PROBLEM STATEMENT
Quote exactly the lines from the line containing "from mathutils import Matrix, Vector" to the line containing "shown = obj.evaluated_get(depsgraph)", both lines included, please, and nothing more.
_____
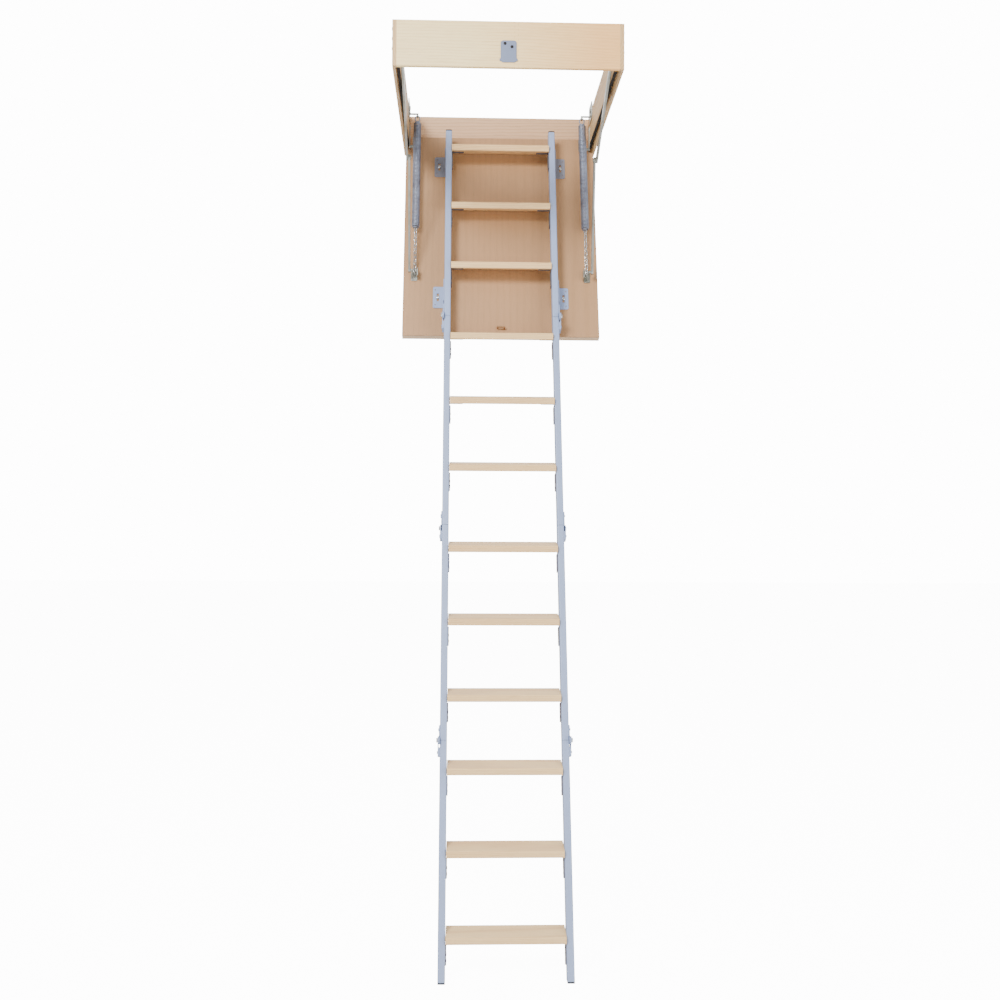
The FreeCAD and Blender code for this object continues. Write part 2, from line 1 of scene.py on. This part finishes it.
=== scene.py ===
# %% [markdown]
# # An attic ladder, hanging open
# The CAD model brings every rigid piece at its real size and place, already tied to the body it
# moves with. This lesson adds what a drawing leaves out: wood with grain that runs the way each
# board was sawn, powder coat, zinc, rubber, real wound springs and chain, and soft light.

# %% Load the frame and note its box
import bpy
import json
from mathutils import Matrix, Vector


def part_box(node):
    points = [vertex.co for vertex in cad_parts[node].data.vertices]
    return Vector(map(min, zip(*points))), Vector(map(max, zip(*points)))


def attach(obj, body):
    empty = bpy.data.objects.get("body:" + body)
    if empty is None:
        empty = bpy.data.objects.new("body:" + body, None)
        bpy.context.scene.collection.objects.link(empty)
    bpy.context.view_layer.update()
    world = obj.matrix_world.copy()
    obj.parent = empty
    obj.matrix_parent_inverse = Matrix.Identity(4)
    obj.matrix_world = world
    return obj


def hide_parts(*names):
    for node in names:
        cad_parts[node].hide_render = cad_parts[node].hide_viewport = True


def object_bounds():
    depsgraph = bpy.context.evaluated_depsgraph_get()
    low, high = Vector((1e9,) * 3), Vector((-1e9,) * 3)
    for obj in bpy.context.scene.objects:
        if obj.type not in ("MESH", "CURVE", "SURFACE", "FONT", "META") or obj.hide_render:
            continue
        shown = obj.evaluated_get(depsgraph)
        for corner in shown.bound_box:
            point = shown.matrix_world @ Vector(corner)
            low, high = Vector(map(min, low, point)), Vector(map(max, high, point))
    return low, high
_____
COMPLETED EXERCISE
from mathutils import Matrix, Vector


def part_box(node):
    points = [vertex.co for vertex in cad_parts[node].data.vertices]
    return Vector(map(min, zip(*points))), Vector(map(max, zip(*points)))


def attach(obj, body):
    empty = bpy.data.objects.get("body:" + body)
    if empty is None:
        empty = bpy.data.objects.new("body:" + body, None)
        bpy.context.scene.collection.objects.link(empty)
    bpy.context.view_layer.update()
    world = obj.matrix_world.copy()
    obj.parent = empty
    obj.matrix_parent_inverse = Matrix.Identity(4)
    obj.matrix_world = world
    return obj


def hide_parts(*names):
    for node in names:
        cad_parts[node].hide_render = cad_parts[node].hide_viewport = True


def object_bounds():
    depsgraph = bpy.context.evaluated_depsgraph_get()
    low, high = Vector((1e9,) * 3), Vector((-1e9,) * 3)
    for obj in bpy.context.scene.objects:
        if obj.type not in ("MESH", "CURVE", "SURFACE", "FONT", "META") or obj.hide_render:
            continue
        shown = obj.evaluated_get(depsgraph)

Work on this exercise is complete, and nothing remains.